Task
In the listing that follows, locate the line containing "# The large tin stands on the table" and the line containing "cad_parts[node].hide_render = cad_parts[node].hide_viewport". Retype exactly those two lines and every line between them, and nothing more.

Data extract
# # # #
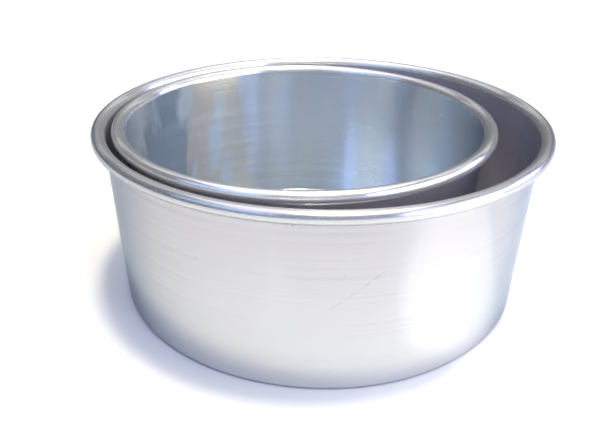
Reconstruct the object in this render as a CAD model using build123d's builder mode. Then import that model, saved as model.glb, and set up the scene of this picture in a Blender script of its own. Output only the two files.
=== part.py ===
from build123d import *

from math import cos, radians, sin
import os

# A round cake tin with a smaller tin of the same make standing inside it.
# Each tin is one disc of sheet aluminium, spun into a flat base, a wall that leans out a
# little, and a rim that turns over outwards and rolls under until its cut edge meets the wall.
# Millimetres, +Z up, origin on the table under the centre of the large tin.

os.makedirs("parts", exist_ok=True)

# Driving dimensions that both tins share
SHEET = 0.8  # thickness of the sheet
DRAFT = 1.1  # degrees that the wall leans out from upright
CORNER_RADIUS = 1.2  # outside radius where the base turns up into the wall
LIP_RADIUS = 2.75  # radius of the inner face where the wall turns out into the rim
CURL_RADIUS = 2.05  # outside radius of the roll
CURL_END = -150  # direction of the cut edge from the middle of the roll, in degrees

# Driving dimensions of each tin
LARGE_MOUTH = 152.4  # inside diameter under the lip, 6 inches
LARGE_HEIGHT = 63.5  # 2.5 inches
SMALL_MOUTH = 127.4  # inside diameter under the lip, a nominal 5 inches
SMALL_HEIGHT = 62.2
SMALL_SHIFT_X = -6.1  # from the large tin's axis to the small tin's
SMALL_SHIFT_Y = -0.5

# Turn between two points of a bend, in degrees: finest on the rim, coarsest out of sight
RIM_STEP = 30
CORNER_STEP = 45
HIDDEN_STEP = 75


def bend(centre, radius, start, end, step):
    """Points along a bend about centre, from the direction start to the direction end."""
    chords = max(1, round(abs(end - start) / step))
    angles = [radians(start + (end - start) * n / chords) for n in range(chords + 1)]
    return [(centre[0] + radius * cos(a), centre[1] + radius * sin(a)) for a in angles]


def half_section(mouth, height):
    """Outline of the sheet from the tin's axis to the cut edge, along the inside and back.

    The inside face of the wall becomes the outside of the roll. The other face runs one
    thickness behind it, round the same centres.
    """
    rim_radius = mouth / 2 + LIP_RADIUS
    lip_centre = (rim_radius, height - LIP_RADIUS)
    curl_centre = (rim_radius, height - CURL_RADIUS)
    lip_back = LIP_RADIUS - SHEET
    curl_back = CURL_RADIUS - SHEET

    # The corner's centre is one corner radius above the table and inside the wall's outer face
    across, up = cos(radians(DRAFT)), sin(radians(DRAFT))
    wall_face = lip_centre[0] * across - lip_centre[1] * up - lip_back
    corner_centre = ((wall_face - CORNER_RADIUS + CORNER_RADIUS * up) / across, CORNER_RADIUS)
    corner_inside = CORNER_RADIUS - SHEET

    return [
        (0, SHEET),
        *bend(corner_centre, corner_inside, -90, -DRAFT, HIDDEN_STEP),
        *bend(lip_centre, LIP_RADIUS, 180 - DRAFT, 90, RIM_STEP),
        *bend(curl_centre, CURL_RADIUS, 90, -90, RIM_STEP)[1:],
        *bend(curl_centre, CURL_RADIUS, -90, CURL_END, HIDDEN_STEP)[1:],
        *bend(curl_centre, curl_back, CURL_END, 90, HIDDEN_STEP),
        *bend(lip_centre, lip_back, 90, 180 - DRAFT, HIDDEN_STEP)[1:],
        *bend(corner_centre, CORNER_RADIUS, -DRAFT, -90, CORNER_STEP),
        (0, 0),
    ]


# The large tin stands on the table
with BuildPart() as large_tin:
    with BuildSketch(Plane.XZ):
        with BuildLine():
            Polyline(*half_section(LARGE_MOUTH, LARGE_HEIGHT), close=True)
        make_face()
    revolve(axis=Axis.Z)
large_tin.part.label = "large_tin"
export_step(large_tin.part, "parts/large_tin.step")

# The small tin stands on the large tin's base, off centre
small_foot = (SMALL_SHIFT_X, SMALL_SHIFT_Y, SHEET)
with BuildPart() as small_tin:
    with BuildSketch(Plane(origin=small_foot, x_dir=(1, 0, 0), z_dir=(0, -1, 0))):
        with BuildLine():
            Polyline(*half_section(SMALL_MOUTH, SMALL_HEIGHT), close=True)
        make_face()
    revolve(axis=Axis(small_foot, (0, 0, 1)))
small_tin.part.label = "small_tin"
export_step(small_tin.part, "parts/small_tin.step")
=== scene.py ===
"""A small round cake tin standing inside a larger one, both of spun aluminium, on a pale stage.

Each tin is drawn as the half-section of its sheet and spun about its axis, then given the slight
unevenness of thin metal. Everything is in metres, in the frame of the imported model.
"""

from dataclasses import dataclass
from math import atan2, cos, hypot, pi, radians, sin, tan

import bmesh
import bpy
from bpy.props import FloatProperty, FloatVectorProperty, IntProperty, PointerProperty
from mathutils import Matrix, Vector, noise


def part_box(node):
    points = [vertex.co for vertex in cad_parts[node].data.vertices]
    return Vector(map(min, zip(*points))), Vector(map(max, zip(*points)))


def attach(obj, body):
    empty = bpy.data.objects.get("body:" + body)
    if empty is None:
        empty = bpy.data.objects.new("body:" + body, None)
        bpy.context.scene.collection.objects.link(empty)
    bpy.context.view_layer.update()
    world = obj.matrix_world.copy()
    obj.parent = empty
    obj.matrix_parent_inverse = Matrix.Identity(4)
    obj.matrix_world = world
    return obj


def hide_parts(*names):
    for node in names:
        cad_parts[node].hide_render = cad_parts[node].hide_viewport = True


bl_info = {
    "name": "Nested Cake Tins",
    "version": (1, 0, 0),
    "blender": (4, 5, 0),
    "location": "View3D > Sidebar > Cake Tins",
    "description": "Spins two nested round cake tins out of sheet aluminium and sets a stage for them",
    "category": "Add Mesh",
}

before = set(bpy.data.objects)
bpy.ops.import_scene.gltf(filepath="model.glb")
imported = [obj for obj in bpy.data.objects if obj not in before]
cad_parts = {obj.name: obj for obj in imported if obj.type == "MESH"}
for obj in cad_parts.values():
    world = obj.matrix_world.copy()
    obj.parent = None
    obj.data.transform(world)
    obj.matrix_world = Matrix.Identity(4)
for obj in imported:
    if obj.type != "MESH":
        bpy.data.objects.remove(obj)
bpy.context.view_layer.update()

MM = 0.001  # a millimetre in metres
PHOTO_WIDTH = 600  # pixels
SENSOR_WIDTH = 36.0  # millimetres
SEAM_GAP = 0.002 * MM  # points nearer than this are one point


# ------------------------------------------------------------------------------- settings


class SheetSettings(bpy.types.PropertyGroup):
    """The bends of the aluminium sheet, which both tins share."""

    thickness: FloatProperty(
        name="Thickness", description="Thickness of the sheet", default=0.0008, unit="LENGTH"
    )
    draft: FloatProperty(
        name="Draft",
        description="How far the wall leans out",
        default=radians(1.1),
        subtype="ANGLE",
    )
    corner_radius: FloatProperty(
        name="Corner Radius",
        description="Outside radius where the base turns up into the wall",
        default=0.0012,
        unit="LENGTH",
    )
    lip_radius: FloatProperty(
        name="Lip Radius",
        description="Radius of the inner face where the wall turns out into the rim",
        default=0.00275,
        unit="LENGTH",
    )
    curl_radius: FloatProperty(
        name="Curl Radius", description="Outside radius of the roll", default=0.00205, unit="LENGTH"
    )
    curl_end: FloatProperty(
        name="Curl End",
        description="Direction of the cut edge from the middle of the roll",
        default=radians(-150),
        subtype="ANGLE",
    )


class MeshSettings(bpy.types.PropertyGroup):
    """How finely the tins are divided, and how far thin metal strays from true."""

    sectors: IntProperty(name="Sectors", description="Equal sectors round the axis", default=24, min=2)
    sector_steps: IntProperty(
        name="Sector Steps", description="Faces across one sector", default=20, min=1
    )
    bend_step: FloatProperty(
        name="Bend Step",
        description="Turn between two points of a bend",
        default=radians(10),
        subtype="ANGLE",
    )
    wall_rows: IntProperty(name="Wall Rows", description="Rows of faces up a wall", default=24, min=1)
    floor_rings: IntProperty(
        name="Floor Rings", description="Rings of faces across a floor", default=12, min=1
    )
    waviness: FloatProperty(
        name="Waviness",
        description="How far the wall strays from round",
        default=0.0002,
        unit="LENGTH",
    )
    wrinkle_depth: FloatProperty(
        name="Wrinkle Depth",
        description="Depth of the wrinkles in the rim",
        default=0.00008,
        unit="LENGTH",
    )
    wrinkle_cuts: IntProperty(
        name="Wrinkle Cuts",
        description="Cuts across each face of a wrinkled stretch",
        default=3,
        min=1,
    )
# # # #
Reply
# The large tin stands on the table
with BuildPart() as large_tin:
    with BuildSketch(Plane.XZ):
        with BuildLine():
            Polyline(*half_section(LARGE_MOUTH, LARGE_HEIGHT), close=True)
        make_face()
    revolve(axis=Axis.Z)
large_tin.part.label = "large_tin"
export_step(large_tin.part, "parts/large_tin.step")

# The small tin stands on the large tin's base, off centre
small_foot = (SMALL_SHIFT_X, SMALL_SHIFT_Y, SHEET)
with BuildPart() as small_tin:
    with BuildSketch(Plane(origin=small_foot, x_dir=(1, 0, 0), z_dir=(0, -1, 0))):
        with BuildLine():
            Polyline(*half_section(SMALL_MOUTH, SMALL_HEIGHT), close=True)
        make_face()
    revolve(axis=Axis(small_foot, (0, 0, 1)))
small_tin.part.label = "small_tin"
export_step(small_tin.part, "parts/small_tin.step")
=== scene.py ===
"""A small round cake tin standing inside a larger one, both of spun aluminium, on a pale stage.

Each tin is drawn as the half-section of its sheet and spun about its axis, then given the slight
unevenness of thin metal. Everything is in metres, in the frame of the imported model.
"""

from dataclasses import dataclass
from math import atan2, cos, hypot, pi, radians, sin, tan

import bmesh
import bpy
from bpy.props import FloatProperty, FloatVectorProperty, IntProperty, PointerProperty
from mathutils import Matrix, Vector, noise


def part_box(node):
    points = [vertex.co for vertex in cad_parts[node].data.vertices]
    return Vector(map(min, zip(*points))), Vector(map(max, zip(*points)))


def attach(obj, body):
    empty = bpy.data.objects.get("body:" + body)
    if empty is None:
        empty = bpy.data.objects.new("body:" + body, None)
        bpy.context.scene.collection.objects.link(empty)
    bpy.context.view_layer.update()
    world = obj.matrix_world.copy()
    obj.parent = empty
    obj.matrix_parent_inverse = Matrix.Identity(4)
    obj.matrix_world = world
    return obj


def hide_parts(*names):
    for node in names:
        cad_parts[node].hide_render = cad_parts[node].hide_viewport = True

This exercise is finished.